Python style guide recommends that global constants be in ALL_CAPS. And what about numbers like "1e99"? They won't match this regex.

def to_fixed_point(match):
    """Return the fixed point form of the matched number.

    Parameters:
        match is a MatchObject that matches exp_regex or similar.

    If you wish to make match using your own regex, keep the following in mind:
        group 1 should be the coefficient
        group 3 should be the sign
        group 4 should be the exponent

    """

I'd suggest breaking the groups out of the match into local variables

coefficient, decimals, sign, exponent = match.groups()

And then use those names instead of match.group(1). That way your code will be easier to follow.

    sign = -1 if match.group(3) == "-" else 1
    coefficient = float(match.group(1))
    exponent = sign * float(match.group(4))
    return "%.16f" % (coefficient * 10**exponent)
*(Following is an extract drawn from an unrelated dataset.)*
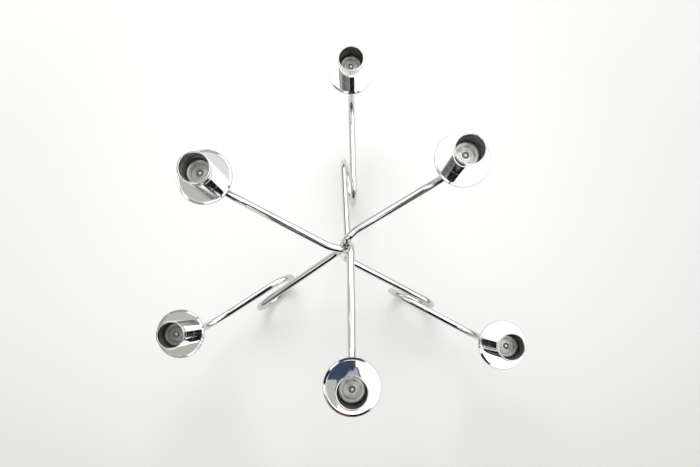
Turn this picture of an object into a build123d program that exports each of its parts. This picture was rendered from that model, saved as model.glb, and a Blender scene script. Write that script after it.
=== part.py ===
from build123d import *
import os
from dataclasses import dataclass
from math import acos, atan2, ceil, cos, degrees, radians, sin, sqrt, tan

# Chrome candelabra for taper candles.  Three round rods, bent alike, stand together as a
# bundle on the centre line.  Each rod rises from the bundle to an upper candle cup on one
# side.  On the other side it runs down, turns once round a loop that is its foot, and goes
# out to a lower candle cup.  Origin: on the bundle's centre line, at table level.  +Z up.

# ---------------------------------------------------------------- rods
ROD_DIAMETER = 7.0
ROD_END_CHAMFER = 0.5
BUNDLE_OFFSET = 4.2        # rod's centre line from the bundle's
BUNDLE_LEAN = (3.0, 1.0)   # the bundle's top from over its foot, along X and Y
FIRST_DIRECTION = 92.5     # degrees from +X to rod a's lower arm
LOWER_REACH = 173.0        # lower cup's centre from the bundle's foot
UPPER_REACH = 116.5        # upper cup's centre from the bundle's foot
ARM_BEND_DISTANCE = 14.0   # bend of an upper arm, seen from above, from the bundle's top
LOOP_RADIUS = 23.4         # centre line of the foot loop
LOOP_DISTANCE = 85.5       # loop centre from the bundle's centre line
LOOP_GAP = 1.3             # air between the two strands that pass each other over a loop
LOOP_CORNER_TURN = 42.0    # most that the loop turns at one corner of its control polygon
LOOP_ARC_SHARE = 0.49      # share of a polygon side taken up by the arc at each of its ends

# Heights of the corners that the rod's centre line would have without its bends
UPPER_SEAT_HEIGHT = 241.0  # rod end, under an upper pan
UPPER_ELBOW_HEIGHT = 193.5
BUNDLE_TOP_HEIGHT = 162.0
BUNDLE_FOOT_HEIGHT = 94.5
LOWER_ELBOW_HEIGHT = 52.0
LOWER_SEAT_HEIGHT = 134.0  # rod end, under a lower pan

# Bend radii of the centre line
UPPER_ELBOW_RADIUS = 38.0
ARM_BEND_RADIUS = 30.0
BUNDLE_TOP_RADIUS = 12.0
BUNDLE_FOOT_RADIUS = 20.0
LOWER_ELBOW_RADIUS = 36.0


@dataclass
class HandBend:
    """What bending by hand adds to one rod's nominal directions, in degrees, and reaches, in mm."""

    name: str
    lower_direction: float
    arm_direction: float   # of the arm beyond the loop, on top of lower_direction
    lower_reach: float
    upper_direction: float
    upper_reach: float
    upper_start: float     # of the upper arm before its bend, on top of upper_direction
    loop_turn: float       # of the foot loop about its upright line
    loop_lean: float       # of the foot loop about the line along its top


# In order round the bundle, clockwise seen from above
HAND_BENDS = (
    HandBend("a", 0.0, -1.0, 1.3, 1.5, -0.7, -5.5, -3.0, 0.0),
    HandBend("b", 1.7, -2.2, -0.2, 3.8, 3.0, 13.5, 0.0, 0.0),
    HandBend("c", -1.7, 2.1, -1.0, 0.3, -2.3, 11.5, -6.5, 5.2),
)

# ---------------------------------------------------------------- brazing metal in the bundle
BRAZE_DIAMETER = 3.8
BRAZE_RISE = 13.5          # its foot from the bundle's
BRAZE_LENGTH = 40.0

# ---------------------------------------------------------------- drip pans
PAN_DIAMETER = 45.0
PAN_THICKNESS = 1.0
PAN_RIM_WIDTH = 2.2        # upturned rim, seen from above
PAN_RIM_RISE = 0.9
PAN_RIM_BEND = 3.0         # bend between the flat and the rim, on its upper face
PAN_EDGE_FILLET = 0.4

# ---------------------------------------------------------------- candle cups
CUP_BORE_DIAMETER = 22.2
CUP_DIAMETER = 25.2
CUP_HEIGHT = 35.6
CUP_BORE_DEPTH = 21.0
CUP_FLOOR_FILLET = 2.4
CUP_RIM_FILLET = 0.6
CUP_FOOT_FILLET = 0.4

# ---------------------------------------------------------------- rivets that hold cup and pan
RIVET_SHANK_DIAMETER = 3.6
RIVET_HEAD_DIAMETER = 5.6
RIVET_HEAD_HEIGHT = 1.5
RIVET_REACH = 9.0          # length of shank inside the rod
RIVET_TIP_CHAMFER = 0.4
RIVET_CLEARANCE = 0.05     # all round the shank
RIVET_HOLE_SPARE = 1.0     # the hole in the rod end is this much deeper than the shank

# Sizes worked out from the ones above
ROD_RADIUS = ROD_DIAMETER / 2
LOOP_HEIGHT = LOOP_RADIUS + ROD_RADIUS
LOOP_SHIFT = ROD_DIAMETER + LOOP_GAP
CUP_FLOOR_HEIGHT = CUP_HEIGHT - CUP_BORE_DEPTH
RIVET_HOLE_RADIUS = RIVET_SHANK_DIAMETER / 2 + RIVET_CLEARANCE
RIVET_LENGTH = CUP_FLOOR_HEIGHT + PAN_THICKNESS + RIVET_REACH


# ================================================================ bent rods
def level_direction(angle):
    """Unit vector level with the table, at an angle in degrees from +X."""
    return Vector(cos(radians(angle)), sin(radians(angle)), 0)


def at_height(place, height):
    """The point over or under a place, at a height."""
    return Vector(place.X, place.Y, height)


def arc_radius(before, corner, after, length):
    """Radius of the arc that rounds a corner and starts at a given length from it."""
    turn = (corner - before).get_angle(after - corner)
    return length / tan(radians(turn / 2))


def loop_contact(distance, height, side):
    """Angle, in degrees, where a line from a point in the loop's plane touches the loop.

    The point is given by its distance from the centre line and its height.  The loop runs
    clockwise: side is 1 for a strand that arrives at it and -1 for one that leaves it.
    """
    run = distance - LOOP_DISTANCE
    rise = height - LOOP_HEIGHT
    spread = degrees(acos(LOOP_RADIUS / sqrt(run**2 + rise**2)))
    return degrees(atan2(rise, run)) - side * spread


def loop_corners(direction, reach, bend):
    """Corners of the polygon round the loop, from the strand that arrives to the one that leaves."""
    outward = level_direction(direction)
    sideways = level_direction(direction - 90)
    start = loop_contact(0, BUNDLE_FOOT_HEIGHT, 1)
    total_turn = (start - loop_contact(reach, LOWER_ELBOW_HEIGHT, -1)) % 360
    count = ceil(total_turn / LOOP_CORNER_TURN)
    step = total_turn / count
    corner_radius = LOOP_RADIUS / cos(radians(step / 2))
    corners = []
    for index in range(count):
        angle = radians(start - (index + 0.5) * step)
        run = corner_radius * cos(angle)
        rise = corner_radius * sin(angle)
        shift = BUNDLE_OFFSET + LOOP_SHIFT * index / (count - 1)
        shift += run * tan(radians(bend.loop_turn))
        shift += (rise - LOOP_RADIUS) * tan(radians(bend.loop_lean))
        place = outward * (LOOP_DISTANCE + run) + sideways * shift
        corners.append(at_height(place, LOOP_HEIGHT + rise))
    return corners


def bundle_place(nominal_direction, bend):
    """Place of one rod's centre line in the bundle's foot, seen from above."""
    return level_direction(nominal_direction + bend.lower_direction - 90) * BUNDLE_OFFSET


def rod_path(nominal_direction, bend):
    """Centre line of one rod: straight runs joined by tangent arcs, from upper to lower end."""
    direction = nominal_direction + bend.lower_direction
    bundle_foot = bundle_place(nominal_direction, bend)
    bundle_top = bundle_foot + Vector(*BUNDLE_LEAN)
    upper_direction = nominal_direction + 180 + bend.upper_direction
    upper_end = level_direction(upper_direction) * (UPPER_REACH + bend.upper_reach)
    arm_bend = bundle_top + level_direction(upper_direction + bend.upper_start) * ARM_BEND_DISTANCE
    arm_slope = (UPPER_ELBOW_HEIGHT - BUNDLE_TOP_HEIGHT) / (ARM_BEND_DISTANCE + (upper_end - arm_bend).length)
    lower_reach = LOWER_REACH + bend.lower_reach
    loop = loop_corners(direction, lower_reach, bend)
    arm_length = lower_reach - loop[-1].dot(level_direction(direction))
    lower_end = loop[-1] + level_direction(direction + bend.arm_direction) * arm_length
    points = [
        at_height(upper_end, UPPER_SEAT_HEIGHT),
        at_height(upper_end, UPPER_ELBOW_HEIGHT),
        at_height(arm_bend, BUNDLE_TOP_HEIGHT + ARM_BEND_DISTANCE * arm_slope),
        at_height(bundle_top, BUNDLE_TOP_HEIGHT),
        at_height(bundle_foot, BUNDLE_FOOT_HEIGHT),
        *loop,
        at_height(lower_end, LOWER_ELBOW_HEIGHT),
        at_height(lower_end, LOWER_SEAT_HEIGHT),
    ]
    arc_length = LOOP_ARC_SHARE * (loop[1] - loop[0]).length
    around = points[4:-1]
    loop_radii = [arc_radius(*corner, arc_length) for corner in zip(around, around[1:], around[2:])]
    upper_radii = [UPPER_ELBOW_RADIUS, ARM_BEND_RADIUS, BUNDLE_TOP_RADIUS, BUNDLE_FOOT_RADIUS]
    return FilletPolyline(*points, radius=[*upper_radii, *loop_radii, LOWER_ELBOW_RADIUS])


def make_rod(path):
    """One bent rod, with a chamfer and a hole for a rivet at each end."""
    rod = sweep(Plane(origin=path @ 0, z_dir=path % 0) * Circle(ROD_RADIUS), path=path)
    hole_depth = RIVET_REACH + RIVET_HOLE_SPARE
    for end in (path @ 0, path @ 1):
        rim = rod.edges().filter_by(GeomType.CIRCLE).sort_by(lambda edge: (edge.center() - end).length)[0]
        rod = chamfer(rim, ROD_END_CHAMFER)
        rod -= Pos(end - Vector(0, 0, hole_depth / 2)) * Cylinder(RIVET_HOLE_RADIUS, hole_depth)
    return rod


def make_braze(feet):
    """Brazing metal in the three-cornered space between the rods; it meets them face to face.

    feet holds the rods' places in the bundle.
    """
    along = Vector(*BUNDLE_LEAN, BUNDLE_TOP_HEIGHT - BUNDLE_FOOT_HEIGHT)
    across = Plane(origin=(0, 0, BUNDLE_FOOT_HEIGHT), z_dir=along)
    section = Circle(BRAZE_DIAMETER / 2)
    for foot in feet:
        centre = across.to_local_coords(at_height(foot, BUNDLE_FOOT_HEIGHT))
        section -= Pos(centre.X, centre.Y) * Circle(ROD_RADIUS)
    return extrude(across.offset(BRAZE_RISE) * section, BRAZE_LENGTH)


# ================================================================ turned and spun pieces
def turned(outline, rounded):
    """Solid of revolution about Z.

    outline holds the corners of its half section as (radius, height), and rounded holds
    (corner, fillet radius) pairs for the corners that are rounded.
    """
    section = make_face(Polyline(*outline, close=True))
    for corner, fillet_radius in rounded:
        section = fillet(section.vertices().sort_by_distance(corner)[0], fillet_radius)
    return revolve(Plane.XZ * section, Axis.Z)


def make_pan():
    """Round drip pan with an upturned rim.  Its underside is at height 0."""
    edge = PAN_DIAMETER / 2
    flat_edge = edge - PAN_RIM_WIDTH
    outline = [
        (RIVET_HOLE_RADIUS, 0),
        (flat_edge, 0),
        (edge, PAN_RIM_RISE),
        (edge, PAN_RIM_RISE + PAN_THICKNESS),
        (flat_edge, PAN_THICKNESS),
        (RIVET_HOLE_RADIUS, PAN_THICKNESS),
    ]
    rounded = [
        (outline[1], PAN_RIM_BEND + PAN_THICKNESS),
        (outline[2], PAN_EDGE_FILLET),
        (outline[3], PAN_EDGE_FILLET),
        (outline[4], PAN_RIM_BEND),
    ]
    return turned(outline, rounded)


def make_cup():
    """Candle cup: a turned cylinder with a flat-bottomed bore.  Its foot is at height 0."""
    bore = CUP_BORE_DIAMETER / 2
    wall = CUP_DIAMETER / 2
    outline = [
        (RIVET_HOLE_RADIUS, 0),
        (wall, 0),
        (wall, CUP_HEIGHT),
        (bore, CUP_HEIGHT),
        (bore, CUP_FLOOR_HEIGHT),
        (RIVET_HOLE_RADIUS, CUP_FLOOR_HEIGHT),
    ]
    rounded = [
        (outline[1], CUP_FOOT_FILLET),
        (outline[2], CUP_RIM_FILLET),
        (outline[3], CUP_RIM_FILLET),
        (outline[4], CUP_FLOOR_FILLET),
    ]
    return turned(outline, rounded)


def make_rivet():
    """Dome-headed rivet.  The underside of its head is at height 0."""
    shank = RIVET_SHANK_DIAMETER / 2
    head = RIVET_HEAD_DIAMETER / 2
    section = Polyline(
        (0, RIVET_HEAD_HEIGHT),
        (0, -RIVET_LENGTH),
        (shank - RIVET_TIP_CHAMFER, -RIVET_LENGTH),
        (shank, RIVET_TIP_CHAMFER - RIVET_LENGTH),
        (shank, 0),
        (head, 0),
    )
    dome_radius = (head**2 + RIVET_HEAD_HEIGHT**2) / (2 * RIVET_HEAD_HEIGHT)
    dome = RadiusArc((head, 0), (0, RIVET_HEAD_HEIGHT), -dome_radius)
    return revolve(Plane.XZ * make_face(section + dome), Axis.Z)


# ================================================================ the whole candelabra
def make_nodes():
    """Every piece of the candelabra in its place, by name."""
    nodes = {}
    pan = make_pan()
    cup = make_cup()
    rivet = make_rivet()
    feet = []
    for index, bend in enumerate(HAND_BENDS):
        nominal_direction = FIRST_DIRECTION - 360 / len(HAND_BENDS) * index
        feet.append(bundle_place(nominal_direction, bend))
        path = rod_path(nominal_direction, bend)
        nodes[f"rod_{bend.name}"] = make_rod(path)
        for tier, end in (("upper", path @ 0), ("lower", path @ 1)):
            pan_top = end + Vector(0, 0, PAN_THICKNESS)
            cup_floor = pan_top + Vector(0, 0, CUP_FLOOR_HEIGHT)
            nodes[f"drip_pan_{tier}_{bend.name}"] = Pos(end) * pan
            nodes[f"candle_cup_{tier}_{bend.name}"] = Pos(pan_top) * cup
            nodes[f"rivet_{tier}_{bend.name}"] = Pos(cup_floor) * rivet
    nodes["bundle_braze"] = make_braze(feet)
    return nodes


os.makedirs("parts", exist_ok=True)
for name, solid in make_nodes().items():
    export_step(solid, f"parts/{name}.step")
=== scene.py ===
"""Looks of the chrome tabletop candelabra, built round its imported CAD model.

The three bent rods keep their CAD meshes and get a worn mirror plating.  Cups, drip pans and
rivets are modelled again with turned and spun detail, each in the place of its CAD node.  The
studio has a pale floor, one soft light and a few cards that only the chrome can see.
"""

import logging
import math
from collections.abc import Callable, Iterator
from contextlib import contextmanager
from dataclasses import dataclass, field, replace
from enum import Enum
from typing import Any

import bmesh
import bpy
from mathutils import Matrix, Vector


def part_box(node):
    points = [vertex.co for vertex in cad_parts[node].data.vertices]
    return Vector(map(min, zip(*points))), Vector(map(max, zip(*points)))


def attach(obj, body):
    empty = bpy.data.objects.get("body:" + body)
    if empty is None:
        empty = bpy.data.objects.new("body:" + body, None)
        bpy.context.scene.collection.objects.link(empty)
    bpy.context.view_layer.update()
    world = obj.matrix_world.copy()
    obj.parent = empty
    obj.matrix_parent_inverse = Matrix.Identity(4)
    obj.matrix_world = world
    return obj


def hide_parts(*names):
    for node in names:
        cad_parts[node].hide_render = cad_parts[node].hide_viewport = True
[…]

Here's the thing. Python already support scientific notation, so you should just ask python to do conversion for you:

 value = float(match.group(0))

Less bugs, more efficient, better all around.

def main():
    """Read lines from stdin and print them with scientific notation removed.

    """
    try:
        while True:
            line = raw_input('')
            print exp_regex.sub(to_fixed_point, line)
    except EOFError:
        pass

I'd suggest using for line in sys.stdin:. It'll automatically get you the lines, stop when the file ends. That'll make this piece of code simpler.